Misc

Top Tunes

It’s the silly season. I don’t have a television and it’s too hot to walk to the shops for a newspaper. As a result my posting has been suffering. Sorry. I’ll attempt to fill in the gaps with random thoughts on some CD’s bought recently.

1. Van Morrison – Veedon Fleece: I always liked Moondance and Astral Weeks but disliked the later more stodgy work Van the Man released after these two classic albums. He seemed to have lost his energy and mad experimentalism I liked. Veedon Fleece is from 1974 and I was never sure, when I saw it in the shops, whether it would be a good one or a stodgy one. In fact it’s a curate’s egg – good in parts, but the parts that are good are very good. He sings with real conviction and energy on most of the songs and there is a bit of an Astral Weeks feel to the instrumentation. If you see it for a fiver snap it up. Listen out for the flute in Streets of Arklow if you have any celtic blood in you at all. Even if you don’t a couple of pints of beer will do just as well.

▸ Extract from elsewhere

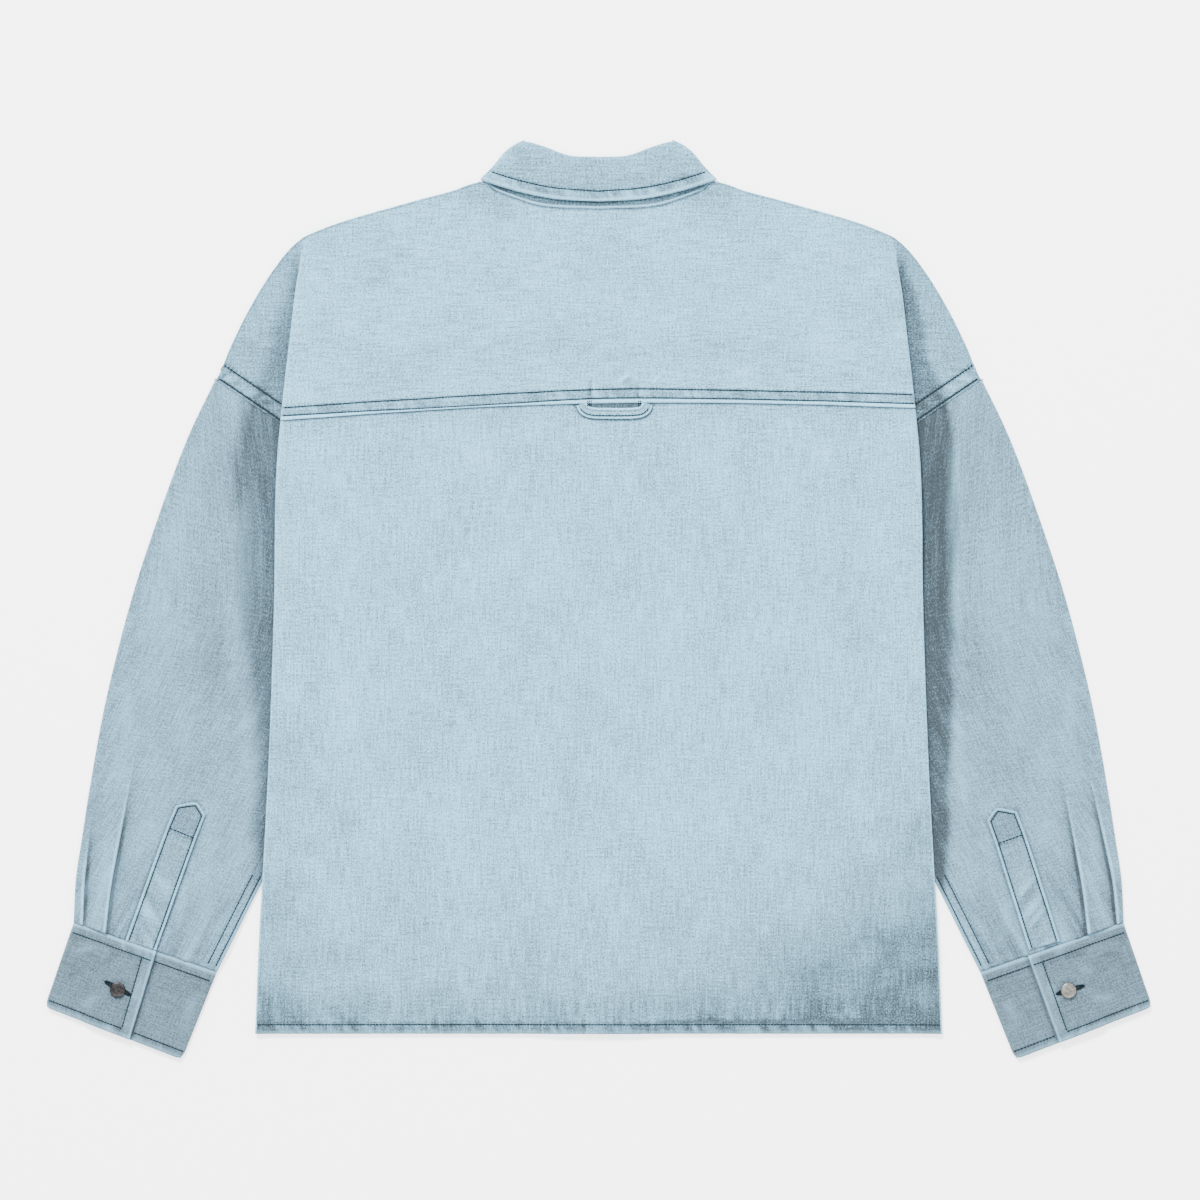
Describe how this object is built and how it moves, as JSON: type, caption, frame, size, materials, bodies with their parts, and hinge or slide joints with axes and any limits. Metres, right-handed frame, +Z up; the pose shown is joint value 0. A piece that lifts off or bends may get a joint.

2. Joni Mitchell – Travelogue: This is apparantly her last ever release. It’s also a real grower. She revisits her back-pages and gives her best songs from the last 30-odd years an orchestral backing and a jazz swing (yes, often in the same song and at the same time – it shouldn’t work but it does). Try her new version of Woodstock for a taster. She turns a hopeful hippy anthem into a brooding filmic epic and the contrast between her voice when she first sang the song and now is amazing. She had a bit of a reedy high-pitched voice until the early 1970’s but 154,800 Marlboro Red’s later it’s just magnificent. Not for the casual fan but rewards (and confounds) those who know the songs in their original guises.

3. Fela Kuti – Teacher Don’t Teach Me Nonsense: Newly remastered Nigerian funk from the 1970’s. This man was tipped to be the new Bob Marley and the second third-world superstar but somehow it never happened. The music is difficult to classify but political afro-jazz funk might be a good start. Try it in your car on a motorway but don’t blame me if you get pulled-over by the police. I think that must be what happened to Geoffrey Robinson.

4. Patti Smith – Land: This is a career-spanning compilation and includes all her great songs like Because the Night, Dancing Barefoot, and Free Money. I first heard Because the Night when I was twelve years old when it was a single in the British charts and I can still remember the effect on me, total slack-mouthed awe. There is something about her voice which still does something to the hairs on the back of my neck 25 years on.

5. Ludwig Van Beethoven – The String Quartets: It took me a while to “get” chamber music but Beethoven helped a lot. His music was considered shocking and avant garde in the early nineteenth century and I think some of the late quartets are still pretty revolutionary today. It’s difficult to listen to some of the stuff here without staring at the speakers and thinking “you can’t do that”. Most of the usual Beethoven emotions are present and correct on these discs but they take on a less overblown, more flexible character when you get rid of the orchestra. Expensive but worth every single penny.

6. Emmylou Harris – Pieces of the Sky: This woman provided backing vocals for the Clash in the late 1970’s and it has taken me since that time to buy one of her discs. This is a pretty good place to start. There are some real saccharine lyrics (try Coat of Many Colors for an example) but her wonderful voice makes up for one or two dodgy songs. It’s desperately unfashionable to like country music but I get a warm glow inside when I know that Emmylou doesn’t share her charms with everyone. All very immature really this desire to be part of a cultural minority. If I’d been born in the USA country music mightn’t be as attractive to me but I know I’d still love Emmylou’s voice.